Now, I'm not saying that grsecurity or SELinux are useless and that they can be replaced altogether by choosing better programming language. I think that they should be the second line of defense against security breaches, not the first as it is today. Reasons why is the second line of defense needed at all:

  1. The compiler and the runtime system can be buggy themselves, and

  2. There are always authors of malicious programs that do their deeds mostly in unsafe languages and assembly.

What follows is are, in my view, some of the reasons for using an unsafe language still today:

  • Portability. I claim that C is the most portable programming language in existence today. (If someone gives a "counter-example" in the lines of compiling Win32 source on a Linux system, they fail to see the difference between an API and a programming language). Because of that,

  • C is the main language for interfacing to foreign libraries and the operating system itself. On every platform it has a well defined ABI, something that all other languages either lack, or express it by C interfaces.

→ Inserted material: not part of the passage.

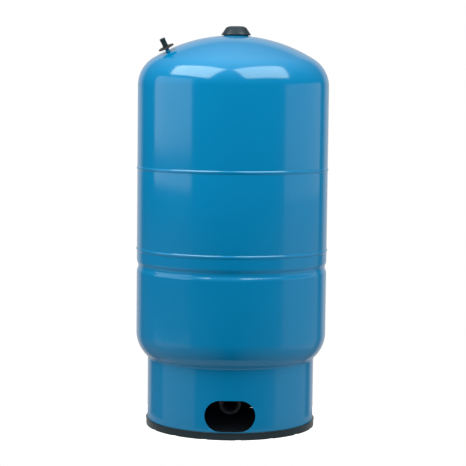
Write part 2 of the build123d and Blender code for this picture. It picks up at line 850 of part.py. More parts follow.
# Core housing: threaded head with a bridge for the pin, barrel, and chamber for the spring
with BuildPart() as core_housing:
    with BuildSketch(valve_section):
        with BuildLine():
            Polyline(
                (pin_hole_radius, core_bottom),
                (barrel_radius, core_bottom),
                (barrel_radius, core_head_bottom),
                (core_head_radius, core_head_bottom),
                (core_head_radius, core_top),
                (pin_hole_radius, core_top),
                (pin_hole_radius, chamber_ceiling),
                (chamber_radius, chamber_ceiling),
                (chamber_radius, chamber_floor),
                (pin_hole_radius, chamber_floor),
                close=True,
            )
        make_face()
    revolve(axis=valve_axis)
    # Wrench flats that leave the bridge standing across the head
    flat_offset = chamber_radius + core_head_radius
    with BuildSketch(valve_base.offset(chamber_ceiling - core_bridge_height)):
        for side in (-1, 1):
            with Locations((0, side * flat_offset)):
                Rectangle(2 * core_head_radius, 2 * core_head_radius)
    extrude(amount=2 * core_bridge_height, mode=Mode.SUBTRACT)
core_housing.part.label = "core_housing"
export_step(core_housing.part, "parts/core_housing.step")

# Tapered seal on the core's barrel, pressed into the stem's seat
seat_taper = (core_head_radius + running_gap - air_bore_radius) / seat_taper_height
seal_top_radius = core_head_radius
seal_bottom_radius = core_head_radius - seat_taper * seat_seal_height
with BuildPart() as core_seal:
    with BuildSketch(valve_section):
        with BuildLine():
            Polyline(
                (barrel_radius, seat_top - seat_seal_height),
                (seal_bottom_radius, seat_top - seat_seal_height),
                (seal_top_radius, seat_top),
                (barrel_radius, seat_top),
                close=True,
            )
        make_face()
    revolve(axis=valve_axis)
core_seal.part.label = "core_seal"
export_step(core_seal.part, "parts/core_seal.step")

# Pin with the collar that the spring lifts, and the cup that holds the seat disc
collar_radius = chamber_radius - pin_gap
with BuildPart() as core_pin:
    with BuildSketch(valve_section):
        with BuildLine():
            Polyline(
                (0, cup_bottom),
                (cup_radius, cup_bottom),
                (cup_radius, cup_top),
                (pin_radius, cup_top),
                (pin_radius, collar_bottom),
                (collar_radius, collar_bottom),
                (collar_radius, collar_bottom + collar_height),
                (pin_radius, collar_bottom + collar_height),
                (pin_radius, pin_top),
                (0, pin_top),
                close=True,
            )
        make_face()
    revolve(axis=valve_axis)
core_pin.part.label = "core_pin"
export_step(core_pin.part, "parts/core_pin.step")

# Rubber seat disc that closes against the end of the barrel
with BuildPart() as seat_disc:
    with BuildSketch(valve_base.offset(cup_top)):
        Circle(cup_radius)
        Circle(pin_radius, mode=Mode.SUBTRACT)
    extrude(amount=disc_height)
seat_disc.part.label = "seat_disc"
export_step(seat_disc.part, "parts/seat_disc.step")

# Spring between the chamber's floor and the pin's collar
spring_radius = (pin_radius + chamber_radius) / 2
spring_bottom = chamber_floor + spring_wire_radius
spring_height = collar_bottom - spring_wire_radius - spring_bottom
with BuildPart() as core_spring:
    with BuildLine() as spring_path:
        Helix(
            pitch=spring_pitch,
            height=spring_height,
            radius=spring_radius,
            center=valve_foot + valve_direction * spring_bottom,
            direction=valve_direction,
        )
    with BuildSketch(Plane(spring_path.line @ 0, z_dir=spring_path.line % 0)):
        Circle(spring_wire_radius)
    sweep(path=spring_path.line, is_frenet=True)
core_spring.part.label = "core_spring"
export_step(core_spring.part, "parts/core_spring.step")

# Seal that the cap carries down on the stem's rim
cap_seal_bottom = stem_top + cap_seal_gap
cap_cavity_top = cap_seal_bottom + cap_seal_height + running_gap
with BuildPart() as cap_seal:
    with BuildSketch(valve_base.offset(cap_seal_bottom)):
        Circle(stem_radius)
    extrude(amount=cap_seal_height)
cap_seal.part.label = "cap_seal"
export_step(cap_seal.part, "parts/cap_seal.step")

# Valve cap: waisted and fluted, with a plain bore that runs on the stem's thread
valve_cap_bottom = stem_shoulder + valve_cap_lift
valve_cap_top = cap_cavity_top + valve_cap_crown
valve_cap_bore = stem_radius + cap_thread_gap
valve_cap_radius = valve_cap_bore + valve_cap_wall
valve_cap_middle = (valve_cap_bottom + valve_cap_top) / 2
with BuildPart() as valve_cap:
    with BuildSketch(valve_section):
        with BuildLine():
            Polyline(
                (valve_cap_radius, valve_cap_bottom),
                (valve_cap_bore, valve_cap_bottom),
                (valve_cap_bore, cap_cavity_top),
                (0, cap_cavity_top),
                (0, valve_cap_top),
                (valve_cap_radius - valve_cap_chamfer, valve_cap_top),
                (valve_cap_radius, valve_cap_top - valve_cap_chamfer),
            )
            ThreePointArc(
                (valve_cap_radius, valve_cap_top - valve_cap_chamfer),
                (valve_cap_radius - valve_cap_waist, valve_cap_middle),
                (valve_cap_radius, valve_cap_bottom),
            )
        make_face()
    revolve(axis=valve_axis)
    # Flutes round the upper half
    with BuildSketch(valve_base.offset(valve_cap_middle)):
        with PolarLocations(valve_cap_radius, valve_cap_rib_count):
            Circle(valve_cap_rib_radius)
    extrude(amount=valve_cap_top - valve_cap_middle, mode=Mode.SUBTRACT)
valve_cap.part.label = "valve_cap"
export_step(valve_cap.part, "parts/valve_cap.step")
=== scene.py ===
"""Looks of a standing well pressure tank: its turned shells, fittings, finishes, light and camera."""

import json
import logging
from dataclasses import dataclass, field
from enum import Enum
from math import acos, asin, ceil, cos, degrees, pi, radians, sin, sqrt
from typing import Callable, Iterable, Optional, Sequence, Union

import bmesh
import bpy
from mathutils import Euler, Matrix, Vector


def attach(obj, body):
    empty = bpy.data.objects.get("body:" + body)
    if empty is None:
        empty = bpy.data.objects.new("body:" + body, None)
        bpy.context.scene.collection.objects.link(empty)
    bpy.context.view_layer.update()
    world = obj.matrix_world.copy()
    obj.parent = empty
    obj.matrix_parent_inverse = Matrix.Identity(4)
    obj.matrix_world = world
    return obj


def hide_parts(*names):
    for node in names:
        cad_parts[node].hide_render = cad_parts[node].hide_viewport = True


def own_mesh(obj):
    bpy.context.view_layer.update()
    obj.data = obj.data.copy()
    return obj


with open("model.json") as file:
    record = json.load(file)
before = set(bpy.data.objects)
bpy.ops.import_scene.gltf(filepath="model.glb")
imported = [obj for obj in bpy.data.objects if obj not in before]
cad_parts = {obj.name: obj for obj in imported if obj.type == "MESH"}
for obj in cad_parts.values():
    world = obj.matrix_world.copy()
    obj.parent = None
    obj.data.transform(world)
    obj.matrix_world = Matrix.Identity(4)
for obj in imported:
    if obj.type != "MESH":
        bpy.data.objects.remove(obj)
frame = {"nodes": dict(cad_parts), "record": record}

logging.basicConfig(level=logging.INFO, format="%(name)s: %(message)s")
log = logging.getLogger("tank")

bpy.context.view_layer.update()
MM = 0.001
FULL_TURN = 2 * pi
MERGE_DISTANCE = 1e-6
# Distances in metres: what counts as one place, as a face without area, and as lying on a cut
MERGE_DISTANCE = 1e-6
SLIVER = 5e-6
CUT_DISTANCE = 1e-7
# Edges sharper than this stay sharp in the shading
CREASE = radians(32)
BORE_STEPS = 64
UP = Vector((0, 0, 1))
RIGHT = Vector((1, 0, 0))
FRONT = Vector((0, -1, 0))

Point = tuple[float, float]
Setting = Union[float, int, str, bool, tuple]
Inputs = dict[Union[str, int], object]
Piece = bpy.types.Object
Socket = bpy.types.NodeSocket


class Body(Enum):
    """The bodies of the frame that new pieces ride on."""

    TANK = "tank"
    VALVE_CAP = "valve_cap"


class Slot(Enum):
    """The record's material slots."""

    ENAMEL = "blue_enamel"
    BLACK_POLYMER = "black_polymer"
    RUBBER = "black_rubber"
    NATURAL_POLYMER = "natural_polymer"
    STAINLESS = "stainless_steel"
    ZINC = "zinc_steel"
    BRASS = "brass"


def linear(code: str) -> tuple[float, float, float, float]:
    """Turn an sRGB hex colour to the linear values that a shader takes.

    Args:
        code: Six hex digits, with or without a leading hash.

    Returns:
        Red, green, blue and an alpha of 1.
    """
    digits = code.lstrip("#")
    channels = [int(digits[i : i + 2], 16) / 255 for i in (0, 2, 4)]
    red, green, blue = (c / 12.92 if c <= 0.04045 else ((c + 0.055) / 1.055) ** 2.4 for c in channels)
    return red, green, blue, 1.0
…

  • Sometimes it is easier to code the whole program in C than make bindings for you particular language of choice. (Although tools like swig help considerably with the task.)

  • Raw performance.

  • Not wanting to use Java, and managers consider other languages too exotic.

C is the lingua franca of computing world. IMHO, it is here to stay until a feasible alternative appears. Personally, I don't see it on the horizon yet.